Iglesias, who was born into a millinery family, employed bird feathers in both making hats as well as for her work as an artist. It was an ancient practice in Mexico way before Columbus had arrived in the Americas and she started to use it in her pieces a decade ago.
For Rowley, a year-long stay in India introduced her to Khadi textiles, which she used to create a wall piece series for the prize. And with the techniques came a deeper understanding of the culture. “It’s a modest, everyday traditional Indian fabric but it also played an important role for independence in India because it was basically the first handmade fabric in the country,” she said.
And while many often assume craftsmanship is about a single individual hand painstakingly creating something, collaboration is sometimes key. For Israeli artist Michal Fargo’s ceramic sculpture, the surface is covered by velvet-like fabric through a technique called “flocking”. For this, she collaborated with a third-generation master flocker.
Collectively, the works on display at the exhibition stands as a kind of rebuttal to the trends of the modern life.
We live in a world in which material qualities, touch, owning things, objects, they’ve all been abolished in some ways by the digital revolution.
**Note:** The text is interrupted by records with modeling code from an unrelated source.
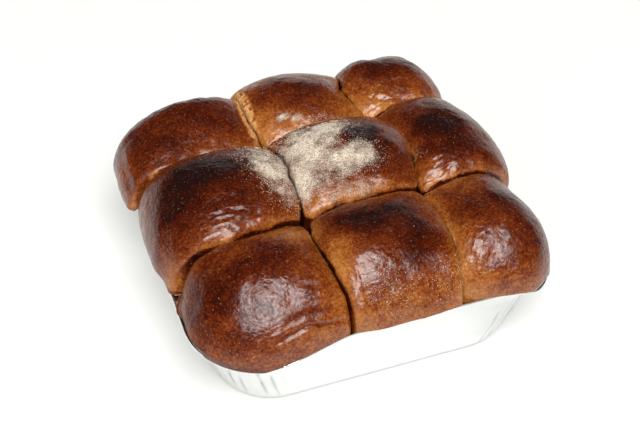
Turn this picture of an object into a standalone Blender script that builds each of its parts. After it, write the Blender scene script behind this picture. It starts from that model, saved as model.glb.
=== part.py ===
# Pull-apart bread: nine soft rolls, three by three, baked together in a square foil pan.
# Metres, +Z up. The origin is the middle of the pan's flat base, and the front is at -Y.

import math

import bmesh
import bpy
import numpy as np

MM = 0.001

# The pan, as half widths of its square outline
BASE_HALF = 85.0 * MM            # where the wall starts, above the rounded foot
BASE_RADIUS = 33.0 * MM
WALL_HALF = 94.5 * MM            # inside the flange, at the top of the wall
WALL_RADIUS = 34.0 * MM
RIM_HALF = 101.5 * MM
PAN_DEPTH = 43.5 * MM            # base to the top of the flange
EDGE_HEIGHT = 1.7 * MM           # the upturned edge round the flange, where it lies flat
FOOT_ROUND = 3.0 * MM
FOIL = 0.5 * MM
FLUTES_PER_CORNER = 9
FLUTE_STEPS = 3                  # points to a flute
FLUTE_DEPTH = 0.7 * MM
STEPS_PER_SIDE = 9               # points along each straight wall
# Along the front the flange is bent up against the bread, between these directions from the
# middle of the pan, in degrees: it starts to rise, is fully up, starts to fall, lies flat again
FLANGE_LIFT = 78.0
LIFT_SPAN = (-134.0, -100.0, -57.0, -45.0)

# The loaf
LOAF_HALF = 101.0 * MM           # the square that the nine rolls are laid out in
SEAM_X = (-27.5 * MM, 40.0 * MM)
SEAM_Y = (-30.0 * MM, 36.5 * MM)
ROLL_GAP = 0.3 * MM              # between neighbours, and between bread and foil
GIRTH = 50.5                     # usual height at which the rolls are widest, in mm
SEAM_SWELL = 1.52                # how far past its seams a roll would rise if it stood alone
DOME_POWER = 1.05
SEAM_SQUARE = 16.0               # exponent that squares a roll off against its seams
CREASE_SOFT = 22.0               # exponent of the soft edge between dome and seam
INNER_SQUARE = 3.6               # squareness of a roll between two seams
POINTS_PER_SIDE = 9
DOME_STEPS = 8
LIP_STEPS = 3
LIP_POWER = 2.0                  # how quickly the underside of the lip lifts off the flange

# Each seam leans by tilt, and bends sideways by the amounts given at places along it
BEND_WIDTH = 24.0 * MM
SEAM_REACH = 32.0 * MM
SEAM_X_BENDS = (
    {"tilt": -0.05, "bends": ((12 * MM, 3.5 * MM), (-58 * MM, -3 * MM))},
    {"tilt": -0.02, "bends": ((8 * MM, 8 * MM), (64 * MM, -7 * MM), (-95 * MM, -5 * MM))},
)
SEAM_Y_BENDS = (
    {"tilt": 0.045, "bends": ((-72 * MM, -5 * MM),)},
    {"tilt": 0.065, "bends": ((62 * MM, 5 * MM), (95 * MM, 4 * MM), (-95 * MM, 3 * MM))},
)

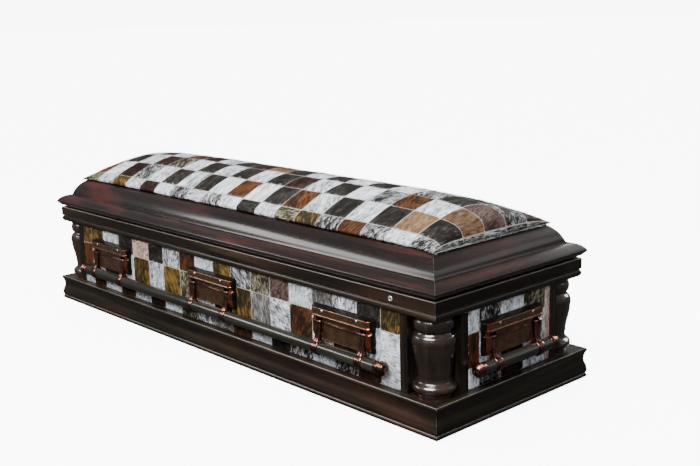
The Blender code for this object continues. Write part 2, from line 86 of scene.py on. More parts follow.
HALF_L, HALF_W = 1.065, 0.350
GAP = 0.0003
PLINTH_TOP = 0.0975
BODY_TOP = 0.332
RAIL_TOP = 0.392
RAIL_INNER_IN = 0.060
PANEL_FACE_IN = 0.028
PANEL_BACK_IN = 0.046
COLUMN_IN = 0.084
COLUMN_FLAT = 0.0467
LID_BOTTOM = 0.400
LID_TOP = 0.501
LID_BOARD_IN = 0.130
PAD_BASE = LID_TOP + GAP
PAD_RIM = 0.0195
PAD_HALF = (0.966, 0.251)
PAD_CROWN = 0.087
LOCK_AT = (0.879, -0.335, 0.371)
WALL_IN = 0.0277
LUG_SPACING = 0.672
LUG_HALF, LUG_FRONT_HALF, LUG_END_THIN = 0.134, 0.114, 0.25
LUG_BOTTOM, LUG_TOP = 0.186, 0.293
HOOD_BOTTOM = 0.257
PIVOT_OUT, PIVOT_Z, PIVOT_R = 0.0175, 0.2400, 0.0032
ARM_AT = 0.097
BAR_OUT, BAR_Z, BAR_R = 0.0272, 0.161, 0.019
LONG_BAR_HALF, SHORT_BAR_HALF = 0.833, 0.150
TIP_LONG = 0.036

SIDES = ("front", "back", "left", "right")
TURNS = {"front": 0, "back": 180, "left": -90, "right": 90}
CORNERS = {"front_left": (-1, -1), "front_right": (1, -1), "back_left": (-1, 1), "back_right": (1, 1)}


# ---------------------------------------------------------------- node helpers

def feed(tree, socket, value):
    """Links an input to a node or to one of its outputs, or sets it to a plain value."""
    if isinstance(value, bpy.types.Node):
        value = next(o for o in value.outputs if o.enabled)
    if isinstance(value, bpy.types.NodeSocket):
        tree.links.new(value, socket)
    else:
        socket.default_value = (*value, 1) if socket.type == "RGBA" else value


def add(tree, kind, inputs=None, **settings):
    """A node with its settings and its inputs."""
    made = tree.nodes.new(kind)
    for key, value in settings.items():
        setattr(made, key, value)
    for key, value in (inputs or {}).items():
        feed(tree, made.inputs[key], value)
    return made


def maths(tree, operation, first, second=0.0):
    return add(tree, "ShaderNodeMath", {0: first, 1: second}, operation=operation)


def mixed(tree, share, first, second, blend="MIX"):
    made = add(tree, "ShaderNodeMix", data_type="RGBA", blend_type=blend)
    for number, value in ((0, share), (6, first), (7, second)):
        feed(tree, made.inputs[number], value)
    return made.outputs[2]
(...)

So that’s why people actually still look for comfort of craft objects, of things that they can touch and feel and smell,” said jury member Sudjic. “The crafts that are shown here by Loewe are all about immense patience, of taking time and trouble, and thinking things through.”
For third-generation metalsmith Io, it’s back to the studio he shares with his father, where he’ll continue hammering away in pursuit of acceptance.
“My field is not as big as the traditional craft field in Japan and not as big as the art market or art field, but we have our own language in contemporary craft. To preserve is not good enough – you have to apply what you know as your own way of expression.”
CNA Luxury was in Tokyo at the invitation of Loewe.